= Stated task =
Copy each entry as it stands, leaving nothing out.

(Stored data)
** START **
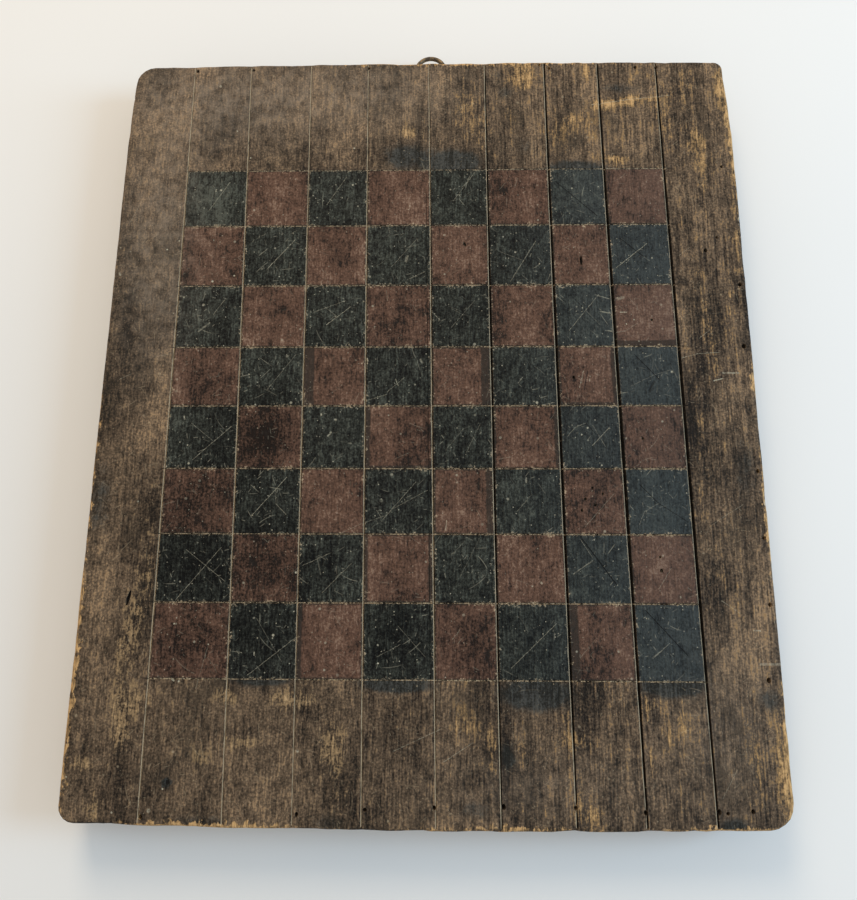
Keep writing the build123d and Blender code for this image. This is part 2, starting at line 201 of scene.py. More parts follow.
# Round marks: x, y, width and strength.
DOTS = (
    (-125.3, 57.8, 1.5, 0.5), (-107.4, 56.3, 1.5, 0.2), (-47.8, 48.8, 0.7, 0.6), (-38.6, 58.8, 0.9, 0.4),
    (-97.1, 16.6, 0.8, 0.8), (-92.6, -0.8, 0.9, 0.8), (-97.0, -1.4, 0.6, 0.6), (-128.0, -23.5, 0.8, 0.85),
    (-48.6, -9.4, 1.3, 0.8), (-121.1, 72.1, 1.1, 0.95), (-109.0, 75.6, 1.0, 0.9), (-122.1, 97.8, 0.7, 0.6),
    (-117.4, 100.6, 0.6, 0.5), (-169.6, 90.9, 0.8, 0.8), (-148.6, 92.1, 1.0, 0.85),
    (-142.0, 97.5, 0.8, 0.8), (-175.5, 93.4, 0.9, 0.4), (-141.8, 52.8, 0.7, 0.7), (-177.1, 59.8, 0.7, 0.6),
    (-139.9, 13.8, 0.6, 0.6), (-2.4, 102.3, 0.9, 0.35), (-32.1, 74.6, 1.1, 0.85), (51.0, 96.3, 0.7, 0.5),
    (51.4, 70.6, 1.3, 0.7), (-5.9, 10.4, 0.9, 0.85), (-28.6, 44.4, 0.8, 0.7), (-11.1, 66.9, 0.7, 0.5),
    (22.6, 29.4, 0.7, 0.8), (10.8, 25.6, 0.6, 0.5), (-50.9, 6.0, 0.7, 0.5), (-38.6, 24.6, 0.8, 0.4),
    (-19.9, -6.9, 0.9, 0.45), (112.6, 73.4, 1.0, 0.5), (112.9, 79.1, 0.7, 0.4), (107.6, 97.5, 0.7, 0.3),
    (110.4, 45.6, 0.7, 0.8), (114.8, 48.1, 0.8, 0.8), (127.4, 58.1, 0.6, 0.6), (133.6, 17.5, 1.4, 0.7),
    (106.8, 20.0, 0.8, 0.4), (114.1, -11.0, 0.6, 0.5), (125.8, -14.8, 0.6, 0.5), (-126.3, -96.5, 0.9, 0.95),
    (-66.4, -91.6, 1.0, 0.9), (-86.8, -114.8, 1.0, 0.5), (-127.6, -117.9, 0.9, 0.8),
    (-109.3, -128.1, 0.7, 0.6), (-123.0, -146.3, 1.1, 0.95), (-152.1, -54.4, 1.0, 0.5),
    (-61.8, -179.0, 1.5, 0.5), (-17.8, -39.8, 1.6, 0.4), (-23.0, -53.8, 1.8, 0.22), (67.9, -61.3, 0.7, 0.5),
    (-23.0, -136.9, 0.9, 0.9), (-3.5, -135.0, 0.6, 0.6), (10.8, -143.5, 0.7, 0.7), (97.6, -130.6, 1.0, 0.7),
    (0.8, -85.9, 1.0, 0.95), (55.3, -98.3, 0.8, 0.5), (122.6, -82.5, 1.0, 0.7), (-125.0, 200.0, 1.4, 0.8),
    (-113.0, 169.0, 0.9, 0.8), (-123.0, 130.0, 0.9, 0.8), (-43.0, 157.0, 0.9, 0.8),
    (-104.0, 151.0, 0.9, 0.7), (-127.0, -197.0, 0.9, 0.7), (-151.0, -208.0, 0.9, 0.7),
    (-133.0, -207.0, 1.8, 0.4), (-175.0, -192.0, 0.9, 0.7),
)
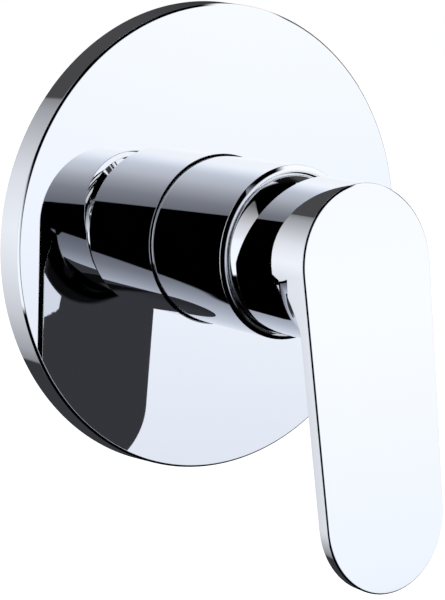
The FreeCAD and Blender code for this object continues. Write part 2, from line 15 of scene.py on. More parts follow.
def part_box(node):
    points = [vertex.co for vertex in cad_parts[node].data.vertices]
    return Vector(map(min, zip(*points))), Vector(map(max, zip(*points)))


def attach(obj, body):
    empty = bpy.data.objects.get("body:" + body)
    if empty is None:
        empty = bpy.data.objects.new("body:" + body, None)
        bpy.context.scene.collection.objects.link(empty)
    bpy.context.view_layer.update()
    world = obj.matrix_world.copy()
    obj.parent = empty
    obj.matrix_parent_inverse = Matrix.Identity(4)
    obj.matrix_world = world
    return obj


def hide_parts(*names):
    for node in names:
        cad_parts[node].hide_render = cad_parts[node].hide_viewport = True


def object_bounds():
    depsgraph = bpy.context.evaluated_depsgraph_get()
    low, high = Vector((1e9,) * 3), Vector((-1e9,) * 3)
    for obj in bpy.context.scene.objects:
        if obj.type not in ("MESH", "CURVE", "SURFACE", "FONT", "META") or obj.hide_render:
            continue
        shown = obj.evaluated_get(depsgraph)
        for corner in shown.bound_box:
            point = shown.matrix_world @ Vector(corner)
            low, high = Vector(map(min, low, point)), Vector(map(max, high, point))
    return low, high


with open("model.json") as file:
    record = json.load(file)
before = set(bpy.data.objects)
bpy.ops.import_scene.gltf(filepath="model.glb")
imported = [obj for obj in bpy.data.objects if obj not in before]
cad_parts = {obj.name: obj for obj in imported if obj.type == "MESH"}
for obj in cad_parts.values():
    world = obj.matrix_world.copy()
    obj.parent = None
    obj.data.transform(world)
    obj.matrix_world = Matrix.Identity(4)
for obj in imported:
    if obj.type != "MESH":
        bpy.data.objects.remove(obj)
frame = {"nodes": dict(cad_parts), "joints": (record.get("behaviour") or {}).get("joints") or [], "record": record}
cad_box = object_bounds()

bl_info = {
    "name": "Concealed mixer tap",
    "version": (1, 0, 0),
    "blender": (4, 5, 0),
    "location": "View3D > Sidebar > Tap",
    "description": "Polished pieces, materials and studio for a concealed single-lever mixer",
    "category": "Add Mesh",
}

# How finely round pieces are spun, which edges count as crisp, which vertices count as one, and how strongly
# large faces lead the shading, out of 100
SPIN_STEPS = 256
ARC_STEP = math.radians(3)
SHARP_ANGLE = math.radians(20)
MERGE_GAP = 1e-7
CAD_MERGE_GAP = 1e-6
LARGE_FACES_LEAD = 100


def reach_of(node):
    """A node's greatest X, its back and its front as distances out."""
    low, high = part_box(node)
    return high.x, -high.y, -low.y


PLATE_BACK_RADIUS, FINISHED_WALL, PLATE_FRONT = reach_of("cover_plate")
SLEEVE_RADIUS, SLEEVE_BACK, SLEEVE_FRONT = reach_of("sleeve")
SKIRT_RADIUS, SKIRT_BACK = reach_of("dome_cap")[:2]
HUB_RADIUS, HUB_BACK, LEVER_FRONT = reach_of("lever_handle")
PIVOT_OUT = -next(joint for joint in frame["joints"] if joint["name"] == "lever_lift")["pos_m"][1]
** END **
= Output for this task =
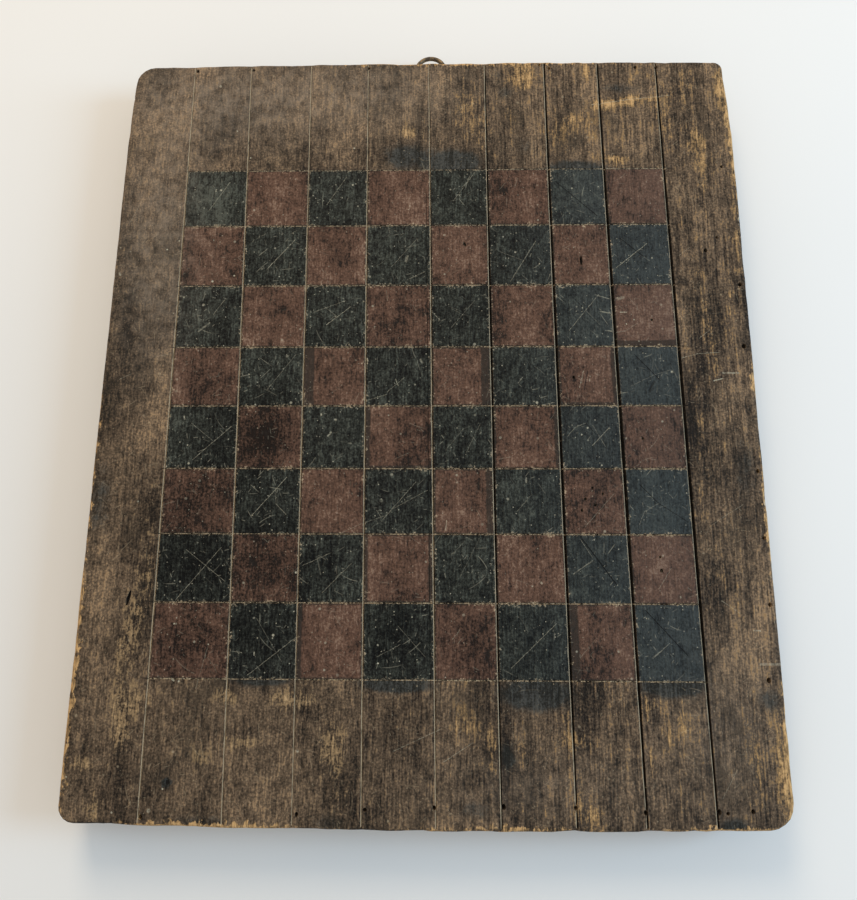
Keep writing the build123d and Blender code for this image. This is part 2, starting at line 201 of scene.py. More parts follow.
# Round marks: x, y, width and strength.
DOTS = (
    (-125.3, 57.8, 1.5, 0.5), (-107.4, 56.3, 1.5, 0.2), (-47.8, 48.8, 0.7, 0.6), (-38.6, 58.8, 0.9, 0.4),
    (-97.1, 16.6, 0.8, 0.8), (-92.6, -0.8, 0.9, 0.8), (-97.0, -1.4, 0.6, 0.6), (-128.0, -23.5, 0.8, 0.85),
    (-48.6, -9.4, 1.3, 0.8), (-121.1, 72.1, 1.1, 0.95), (-109.0, 75.6, 1.0, 0.9), (-122.1, 97.8, 0.7, 0.6),
    (-117.4, 100.6, 0.6, 0.5), (-169.6, 90.9, 0.8, 0.8), (-148.6, 92.1, 1.0, 0.85),
    (-142.0, 97.5, 0.8, 0.8), (-175.5, 93.4, 0.9, 0.4), (-141.8, 52.8, 0.7, 0.7), (-177.1, 59.8, 0.7, 0.6),
    (-139.9, 13.8, 0.6, 0.6), (-2.4, 102.3, 0.9, 0.35), (-32.1, 74.6, 1.1, 0.85), (51.0, 96.3, 0.7, 0.5),
    (51.4, 70.6, 1.3, 0.7), (-5.9, 10.4, 0.9, 0.85), (-28.6, 44.4, 0.8, 0.7), (-11.1, 66.9, 0.7, 0.5),
    (22.6, 29.4, 0.7, 0.8), (10.8, 25.6, 0.6, 0.5), (-50.9, 6.0, 0.7, 0.5), (-38.6, 24.6, 0.8, 0.4),
    (-19.9, -6.9, 0.9, 0.45), (112.6, 73.4, 1.0, 0.5), (112.9, 79.1, 0.7, 0.4), (107.6, 97.5, 0.7, 0.3),
    (110.4, 45.6, 0.7, 0.8), (114.8, 48.1, 0.8, 0.8), (127.4, 58.1, 0.6, 0.6), (133.6, 17.5, 1.4, 0.7),
    (106.8, 20.0, 0.8, 0.4), (114.1, -11.0, 0.6, 0.5), (125.8, -14.8, 0.6, 0.5), (-126.3, -96.5, 0.9, 0.95),
    (-66.4, -91.6, 1.0, 0.9), (-86.8, -114.8, 1.0, 0.5), (-127.6, -117.9, 0.9, 0.8),
    (-109.3, -128.1, 0.7, 0.6), (-123.0, -146.3, 1.1, 0.95), (-152.1, -54.4, 1.0, 0.5),
    (-61.8, -179.0, 1.5, 0.5), (-17.8, -39.8, 1.6, 0.4), (-23.0, -53.8, 1.8, 0.22), (67.9, -61.3, 0.7, 0.5),
    (-23.0, -136.9, 0.9, 0.9), (-3.5, -135.0, 0.6, 0.6), (10.8, -143.5, 0.7, 0.7), (97.6, -130.6, 1.0, 0.7),
    (0.8, -85.9, 1.0, 0.95), (55.3, -98.3, 0.8, 0.5), (122.6, -82.5, 1.0, 0.7), (-125.0, 200.0, 1.4, 0.8),
    (-113.0, 169.0, 0.9, 0.8), (-123.0, 130.0, 0.9, 0.8), (-43.0, 157.0, 0.9, 0.8),
    (-104.0, 151.0, 0.9, 0.7), (-127.0, -197.0, 0.9, 0.7), (-151.0, -208.0, 0.9, 0.7),
    (-133.0, -207.0, 1.8, 0.4), (-175.0, -192.0, 0.9, 0.7),
)
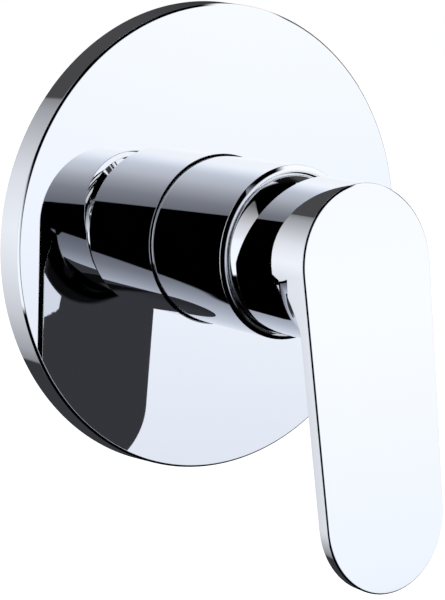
The FreeCAD and Blender code for this object continues. Write part 2, from line 15 of scene.py on. More parts follow.
def part_box(node):
    points = [vertex.co for vertex in cad_parts[node].data.vertices]
    return Vector(map(min, zip(*points))), Vector(map(max, zip(*points)))


def attach(obj, body):
    empty = bpy.data.objects.get("body:" + body)
    if empty is None:
        empty = bpy.data.objects.new("body:" + body, None)
        bpy.context.scene.collection.objects.link(empty)
    bpy.context.view_layer.update()
    world = obj.matrix_world.copy()
    obj.parent = empty
    obj.matrix_parent_inverse = Matrix.Identity(4)
    obj.matrix_world = world
    return obj


def hide_parts(*names):
    for node in names:
        cad_parts[node].hide_render = cad_parts[node].hide_viewport = True


def object_bounds():
    depsgraph = bpy.context.evaluated_depsgraph_get()
    low, high = Vector((1e9,) * 3), Vector((-1e9,) * 3)
    for obj in bpy.context.scene.objects:
        if obj.type not in ("MESH", "CURVE", "SURFACE", "FONT", "META") or obj.hide_render:
            continue
        shown = obj.evaluated_get(depsgraph)
        for corner in shown.bound_box:
            point = shown.matrix_world @ Vector(corner)
            low, high = Vector(map(min, low, point)), Vector(map(max, high, point))
    return low, high


with open("model.json") as file:
    record = json.load(file)
before = set(bpy.data.objects)
bpy.ops.import_scene.gltf(filepath="model.glb")
imported = [obj for obj in bpy.data.objects if obj not in before]
cad_parts = {obj.name: obj for obj in imported if obj.type == "MESH"}
for obj in cad_parts.values():
    world = obj.matrix_world.copy()
    obj.parent = None
    obj.data.transform(world)
    obj.matrix_world = Matrix.Identity(4)
for obj in imported:
    if obj.type != "MESH":
        bpy.data.objects.remove(obj)
frame = {"nodes": dict(cad_parts), "joints": (record.get("behaviour") or {}).get("joints") or [], "record": record}
cad_box = object_bounds()

bl_info = {
    "name": "Concealed mixer tap",
    "version": (1, 0, 0),
    "blender": (4, 5, 0),
    "location": "View3D > Sidebar > Tap",
    "description": "Polished pieces, materials and studio for a concealed single-lever mixer",
    "category": "Add Mesh",
}

# How finely round pieces are spun, which edges count as crisp, which vertices count as one, and how strongly
# large faces lead the shading, out of 100
SPIN_STEPS = 256
ARC_STEP = math.radians(3)
SHARP_ANGLE = math.radians(20)
MERGE_GAP = 1e-7
CAD_MERGE_GAP = 1e-6
LARGE_FACES_LEAD = 100


def reach_of(node):
    """A node's greatest X, its back and its front as distances out."""
    low, high = part_box(node)
    return high.x, -high.y, -low.y


PLATE_BACK_RADIUS, FINISHED_WALL, PLATE_FRONT = reach_of("cover_plate")
SLEEVE_RADIUS, SLEEVE_BACK, SLEEVE_FRONT = reach_of("sleeve")
SKIRT_RADIUS, SKIRT_BACK = reach_of("dome_cap")[:2]
HUB_RADIUS, HUB_BACK, LEVER_FRONT = reach_of("lever_handle")
PIVOT_OUT = -next(joint for joint in frame["joints"] if joint["name"] == "lever_lift")["pos_m"][1]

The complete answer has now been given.